The tool analyzes 20 claims across 8 categories:

  1. Tokyo Trials - General Yamashita (1 claim)
  2. Tokyo Trials - Justice Pal Dissent (5 claims)
  3. Nuremberg Principles - Operational Criterion (4 claims)
  4. Nuremberg Trials - Admiral Gernetz Case (1 claim)
  5. Nuremberg Principles - Telford Taylor (4 claims)
  6. Nuremberg Principles - Ex Post Facto (1 claim)
  7. Tokyo Trials - General Assessment (3 claims)
  8. American Presidents - Context (1 claim)

Report Format

Reports include:

  • Executive Summary: Overview of verification status
  • Detailed Results: Claim-by-claim verification with:
    • Claim text and context
    • Verification status (verified/partially verified/contradicted/insufficient evidence)
    • Confidence level
    • Supporting evidence excerpts
    • Contradicting evidence excerpts
    • Citations and references
  • Methodology: Description of analysis approach
  • Citations: Complete list of document sources

Example Output

After running the analysis, you’ll get:

reports/
├── chomsky_verification_report_YYYYMMDD_HHMMSS.md
├── chomsky_verification_report_YYYYMMDD_HHMMSS.html
└── chomsky_verification_report_YYYYMMDD_HHMMSS.json

nuremberg_cache/
└── [cached HTML documents]

Features

  • Comprehensive: Analyzes all 20 claims from Chomsky’s essay
  • Automated: Automated document search and verification
  • Cached: Documents are cached for offline analysis
  • Multiple Formats: Reports in Markdown, HTML, and JSON
  • Respectful: Rate-limited requests to be respectful to Harvard’s servers
  • Well-Documented: Comprehensive documentation and examples

Limitations

  • Website Structure: The scraper depends on the Harvard website structure - changes may require updates
  • Document Access: Some documents may require special access or may not be fully digitized
  • External Sources: Some claims (e.g., about Telford Taylor’s book) may require consulting external sources
  • Automated Analysis: This is an automated tool.
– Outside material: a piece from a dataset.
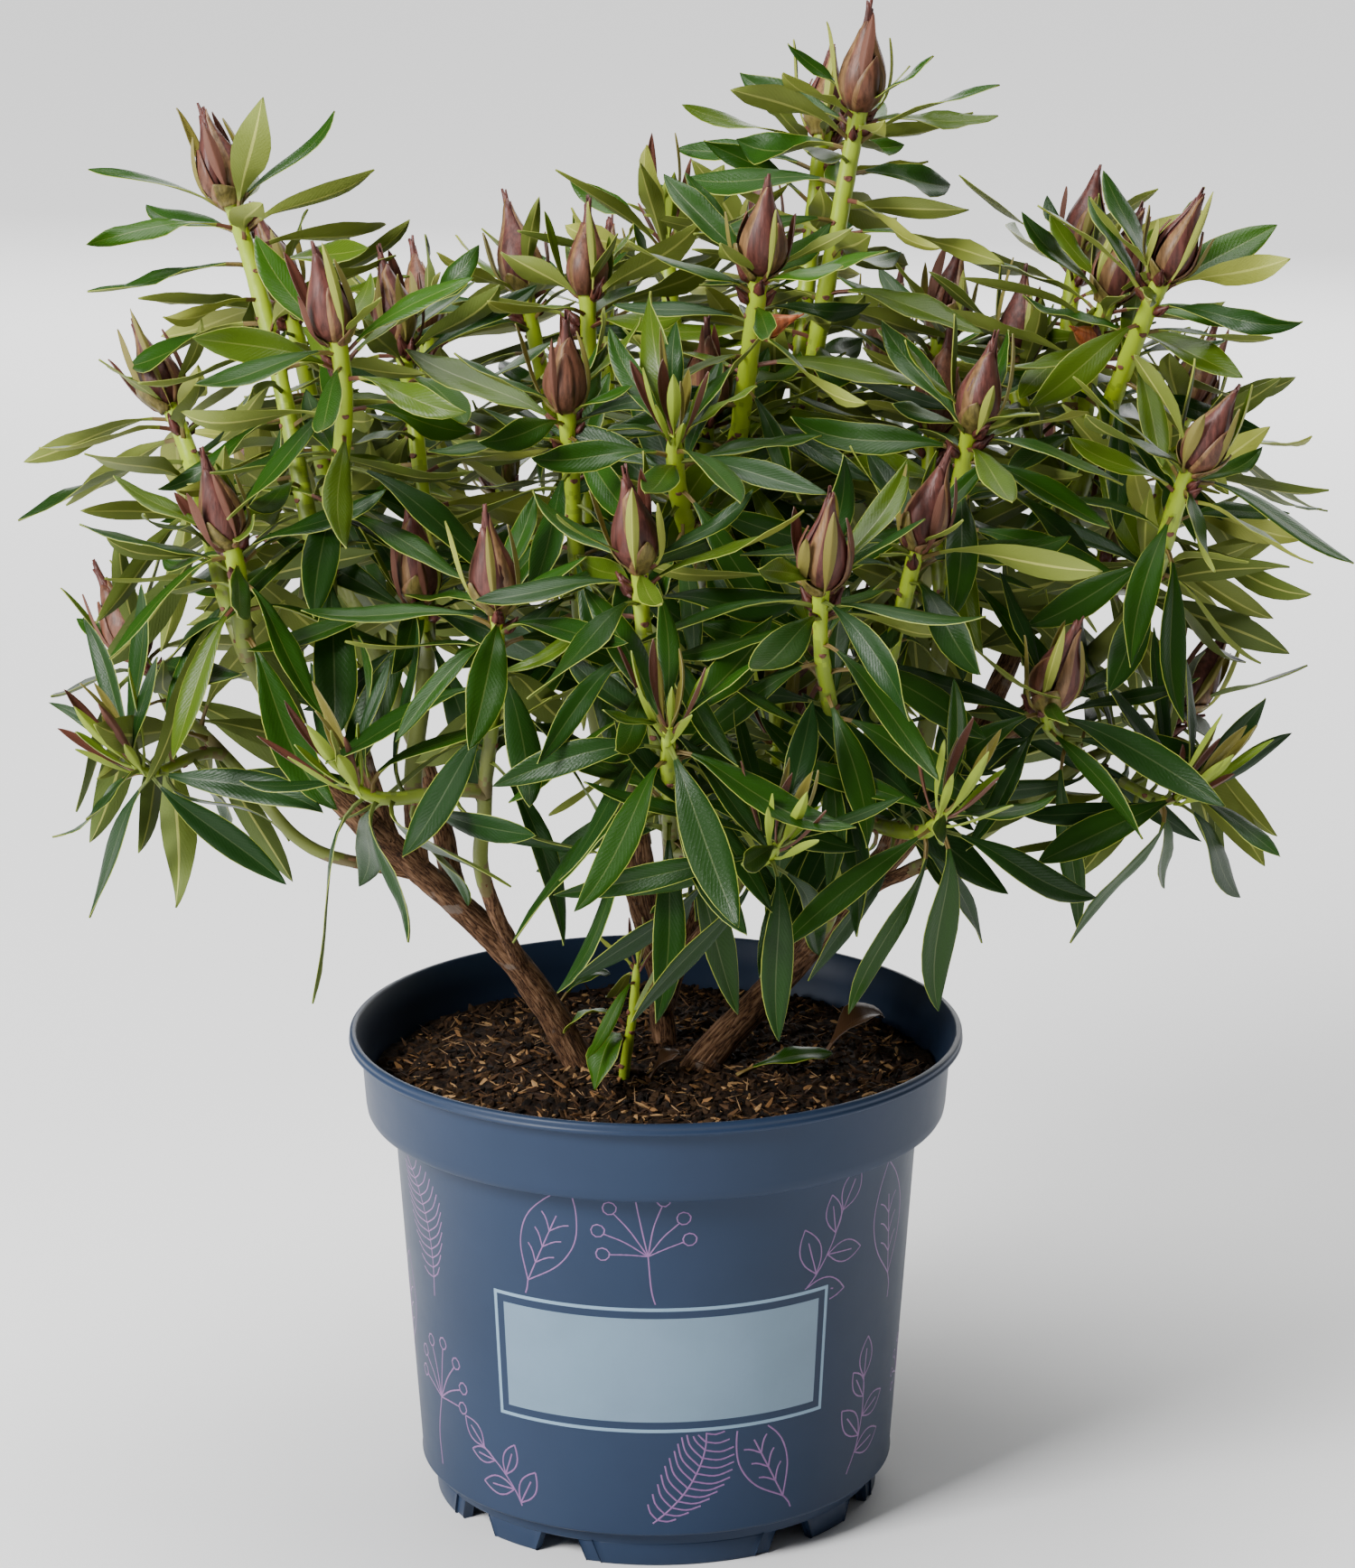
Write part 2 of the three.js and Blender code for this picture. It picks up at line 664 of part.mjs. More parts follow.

Full verification may require manual review of original documents

Ethical Considerations

This tool analyzes historical documents related to war crimes trials. Users should:

  • Be aware that documents contain graphic descriptions of violence and genocide
  • Use the tool responsibly and verify claims through original sources
  • Understand that automated analysis has limitations
  • Consult academic sources for comprehensive understanding